Question

a scientist has discovered an organism that produces five offspring exactly one hour after its own birth, and then goes on to live for one week without producing any additional offspring. each replicated organism also replicates at the same rate. at hour one, there is one organism. at hour two, there are five more organisms. how many total organisms are there at hour seven? 2,801 19,531 19,607 97,655

Explanation:

Step1: Identify the growth pattern

This is a geometric - sequence problem. The first - term \(a_1 = 1\), and the common ratio \(r = 5\).

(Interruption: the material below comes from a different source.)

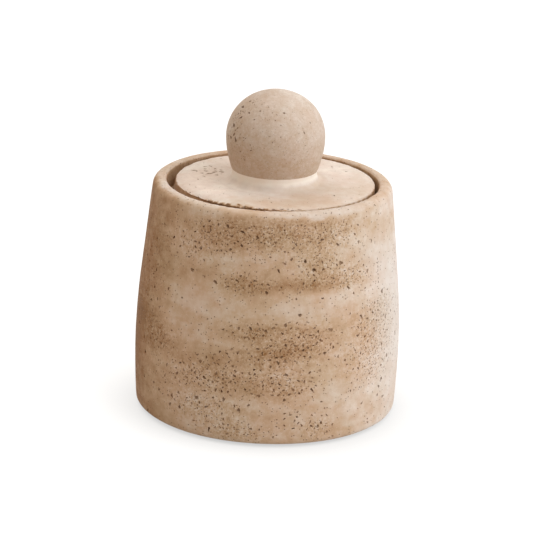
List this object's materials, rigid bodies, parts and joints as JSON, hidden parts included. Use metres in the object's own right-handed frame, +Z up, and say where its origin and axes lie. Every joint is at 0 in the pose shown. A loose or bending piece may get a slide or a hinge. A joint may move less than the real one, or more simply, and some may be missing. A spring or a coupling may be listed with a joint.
{
  "type": "lidded stone jar",
  "caption": "Barrel-sided round stone jar with a loose inset lid lying on a ledge inside the rim, lifted by a ball knob set in a hollow-curved bead.",
  "frame": {"origin": "centre of the plane the foot pads rest on, on the jar's axis", "axes": "+Z up along the jar's axis; the picture looks along +Y from in front and a little above, with +X to its right"},
  "size_m": [0.12, 0.12, 0.1465],
  "materials": {
    "jar_stone": "honed travertine, open pores, soft brown bands",
    "lid_stone": "honed travertine, pale, few open pores",
    "knob_stone": "honed travertine, dense, fine pores",
    "bead_filler": "smooth stone-dust filler",
    "dowel_steel": "plain stainless pin",
    "pad_rubber": "matt soft pad"
  },
  "bodies": {
    "jar": {"jar_body": "jar_stone", "foot_pads": "pad_rubber"},
    "lid": {"lid_plate": "lid_stone", "knob_ball": "knob_stone", "knob_bead": "bead_filler", "knob_dowel": "dowel_steel"}
  },
  "joints": [
    {"name": "lid_lift", "type": "slide", "parent": "jar", "child": "lid", "axis": [0, 0, 1], "range_m": [0, 0.12]}
  ]
}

The formula for the sum of a geometric sequence is \(S_n=\frac{a_1(r^n - 1)}{r - 1}\) when \(r
eq1\).

Step2: Determine the values of \(n\), \(a_1\), and \(r\)

We want to find the total number of organisms at hour seven. The number of terms \(n = 7\), \(a_1=1\), and \(r = 5\).

Step3: Substitute the values into the formula

\[S_7=\frac{1\times(5^7 - 1)}{5 - 1}=\frac{5^7-1}{4}\]
\[5^7=5\times5\times5\times5\times5\times5\times5 = 78125\]
\[S_7=\frac{78125 - 1}{4}=\frac{78124}{4}=19531\]

Answer:

19,531